> **WRITTEN TASK**: Return all the data, word for word.

====

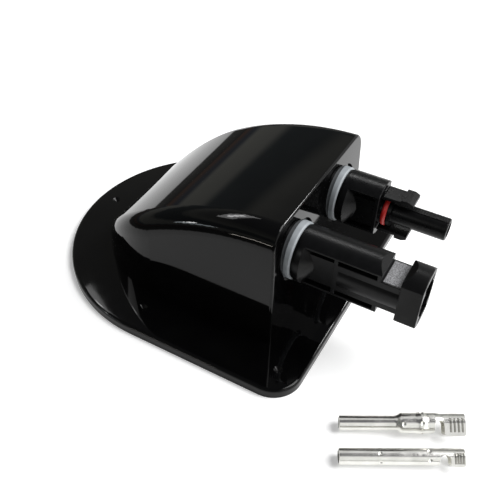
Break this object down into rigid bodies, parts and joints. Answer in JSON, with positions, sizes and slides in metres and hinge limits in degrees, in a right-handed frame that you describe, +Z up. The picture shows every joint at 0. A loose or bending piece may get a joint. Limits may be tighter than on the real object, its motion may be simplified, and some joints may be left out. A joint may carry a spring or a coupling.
{
  "type": "cable entry housing with panel connectors",
  "caption": "Domed black cable entry housing for a roof, with a wide-shell and a finger-latch photovoltaic panel connector in its front wall and loose crimp contacts beside it.",
  "frame": {"origin": "centre of the flange's outline, on the underside that lies on the roof", "axes": "+Z up from the roof; the connectors point along -Y; the wide-shell connector is on -X"},
  "size_m": [0.1157, 0.1652, 0.0482],
  "materials": {
    "housing_gloss": "polished black moulding",
    "connector_plastic": "fine eroded satin, with lightly polished curved faces",
    "nut_plastic": "moulded satin black",
    "crown_grey": "moulded satin grey",
    "gasket_grey": "smooth light grey rubber",
    "seal_black": "smooth black rubber",
    "seal_red": "smooth red rubber",
    "contact_tin": "tin-plated copper, dull bright",
    "spring_steel": "bright strip"
  },
  "bodies": {
    "housing": {"housing_shell": "housing_gloss", "pin_side_wall_gasket": "gasket_grey", "pin_side_lock_nut": "nut_plastic", "pin_side_contact_clip": "spring_steel", "pin_side_cable_seal": "seal_black", "socket_side_wall_gasket": "gasket_grey", "socket_side_lock_nut": "nut_plastic", "socket_side_contact_clip": "spring_steel", "socket_side_cable_seal": "seal_black", "pin_side_body": "connector_plastic", "socket_side_body": "connector_plastic", "nose_seal": "seal_red"},
    "latch_upper": {"latch_finger_upper": "connector_plastic"},
    "latch_lower": {"latch_finger_lower": "connector_plastic"},
    "pin_side_crown": {"pin_side_clamp_crown": "crown_grey"},
    "pin_side_nut": {"pin_side_gland_nut": "nut_plastic"},
    "socket_side_crown": {"socket_side_clamp_crown": "crown_grey"},
    "socket_side_nut": {"socket_side_gland_nut": "nut_plastic"},
    "pin_contact": {"pin_contact": "contact_tin"},
    "socket_contact": {"socket_contact": "contact_tin", "socket_contact_spring": "spring_steel"}
  },
  "joints": [
    {"name": "pin_side_crown_slide", "type": "slide", "parent": "housing", "child": "pin_side_crown", "axis": [0, 1, 0], "range_m": [0, 0.0045]},
    {"name": "pin_side_nut_turn", "type": "hinge", "parent": "pin_side_crown", "child": "pin_side_nut", "pos_m": [-0.017, -0.021, 0.0307], "axis": [0, 1, 0], "range_deg": [0, 1080]},
    {"name": "socket_side_crown_slide", "type": "slide", "parent": "housing", "child": "socket_side_crown", "axis": [0, 1, 0], "range_m": [0, 0.0045]},
    {"name": "socket_side_nut_turn", "type": "hinge", "parent": "socket_side_crown", "child": "socket_side_nut", "pos_m": [0.017, -0.021, 0.0307], "axis": [0, 1, 0], "range_deg": [0, 1080]},
    {"name": "latch_upper_flex", "type": "hinge", "parent": "housing", "child": "latch_upper", "pos_m": [0.017, -0.0562, 0.03735], "axis": [1, 0, 0], "range_deg": [0, 6], "stiffness_Nm_per_rad": 0.5},
    {"name": "latch_lower_flex", "type": "hinge", "parent": "housing", "child": "latch_lower", "pos_m": [0.017, -0.0562, 0.02405], "axis": [-1, 0, 0], "range_deg": [0, 6], "stiffness_Nm_per_rad": 0.5},
    {"name": "pin_contact_lift", "type": "slide", "parent": "housing", "child": "pin_contact", "axis": [0, 0, 1], "range_m": [0, 0.05]},
    {"name": "socket_contact_lift", "type": "slide", "parent": "housing", "child": "socket_contact", "axis": [0, 0, 1], "range_m": [0, 0.05]}
  ],
  "couplings": [
    {"joint": "pin_side_nut_turn", "follows": "pin_side_crown_slide", "rad_per_m": 4188.8},
    {"joint": "socket_side_nut_turn", "follows": "socket_side_crown_slide", "rad_per_m": 4188.8}
  ]
}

====

> **FULL OUTPUT**:
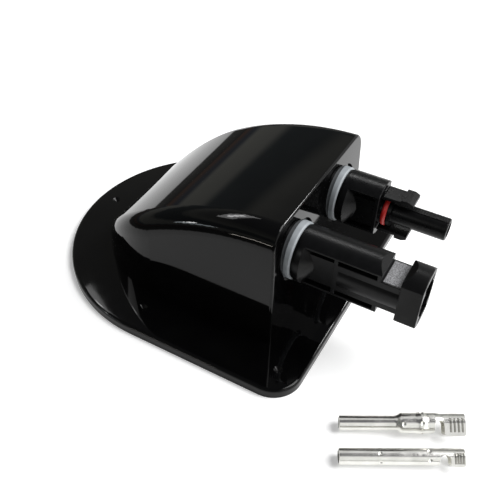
Break this object down into rigid bodies, parts and joints. Answer in JSON, with positions, sizes and slides in metres and hinge limits in degrees, in a right-handed frame that you describe, +Z up. The picture shows every joint at 0. A loose or bending piece may get a joint. Limits may be tighter than on the real object, its motion may be simplified, and some joints may be left out. A joint may carry a spring or a coupling.
{
  "type": "cable entry housing with panel connectors",
  "caption": "Domed black cable entry housing for a roof, with a wide-shell and a finger-latch photovoltaic panel connector in its front wall and loose crimp contacts beside it.",
  "frame": {"origin": "centre of the flange's outline, on the underside that lies on the roof", "axes": "+Z up from the roof; the connectors point along -Y; the wide-shell connector is on -X"},
  "size_m": [0.1157, 0.1652, 0.0482],
  "materials": {
    "housing_gloss": "polished black moulding",
    "connector_plastic": "fine eroded satin, with lightly polished curved faces",
    "nut_plastic": "moulded satin black",
    "crown_grey": "moulded satin grey",
    "gasket_grey": "smooth light grey rubber",
    "seal_black": "smooth black rubber",
    "seal_red": "smooth red rubber",
    "contact_tin": "tin-plated copper, dull bright",
    "spring_steel": "bright strip"
  },
  "bodies": {
    "housing": {"housing_shell": "housing_gloss", "pin_side_wall_gasket": "gasket_grey", "pin_side_lock_nut": "nut_plastic", "pin_side_contact_clip": "spring_steel", "pin_side_cable_seal": "seal_black", "socket_side_wall_gasket": "gasket_grey", "socket_side_lock_nut": "nut_plastic", "socket_side_contact_clip": "spring_steel", "socket_side_cable_seal": "seal_black", "pin_side_body": "connector_plastic", "socket_side_body": "connector_plastic", "nose_seal": "seal_red"},
    "latch_upper": {"latch_finger_upper": "connector_plastic"},
    "latch_lower": {"latch_finger_lower": "connector_plastic"},
    "pin_side_crown": {"pin_side_clamp_crown": "crown_grey"},
    "pin_side_nut": {"pin_side_gland_nut": "nut_plastic"},
    "socket_side_crown": {"socket_side_clamp_crown": "crown_grey"},
    "socket_side_nut": {"socket_side_gland_nut": "nut_plastic"},
    "pin_contact": {"pin_contact": "contact_tin"},
    "socket_contact": {"socket_contact": "contact_tin", "socket_contact_spring": "spring_steel"}
  },
  "joints": [
    {"name": "pin_side_crown_slide", "type": "slide", "parent": "housing", "child": "pin_side_crown", "axis": [0, 1, 0], "range_m": [0, 0.0045]},
    {"name": "pin_side_nut_turn", "type": "hinge", "parent": "pin_side_crown", "child": "pin_side_nut", "pos_m": [-0.017, -0.021, 0.0307], "axis": [0, 1, 0], "range_deg": [0, 1080]},
    {"name": "socket_side_crown_slide", "type": "slide", "parent": "housing", "child": "socket_side_crown", "axis": [0, 1, 0], "range_m": [0, 0.0045]},
    {"name": "socket_side_nut_turn", "type": "hinge", "parent": "socket_side_crown", "child": "socket_side_nut", "pos_m": [0.017, -0.021, 0.0307], "axis": [0, 1, 0], "range_deg": [0, 1080]},
    {"name": "latch_upper_flex", "type": "hinge", "parent": "housing", "child": "latch_upper", "pos_m": [0.017, -0.0562, 0.03735], "axis": [1, 0, 0], "range_deg": [0, 6], "stiffness_Nm_per_rad": 0.5},
    {"name": "latch_lower_flex", "type": "hinge", "parent": "housing", "child": "latch_lower", "pos_m": [0.017, -0.0562, 0.02405], "axis": [-1, 0, 0], "range_deg": [0, 6], "stiffness_Nm_per_rad": 0.5},
    {"name": "pin_contact_lift", "type": "slide", "parent": "housing", "child": "pin_contact", "axis": [0, 0, 1], "range_m": [0, 0.05]},
    {"name": "socket_contact_lift", "type": "slide", "parent": "housing", "child": "socket_contact", "axis": [0, 0, 1], "range_m": [0, 0.05]}
  ],
  "couplings": [
    {"joint": "pin_side_nut_turn", "follows": "pin_side_crown_slide", "rad_per_m": 4188.8},
    {"joint": "socket_side_nut_turn", "follows": "socket_side_crown_slide", "rad_per_m": 4188.8}
  ]
}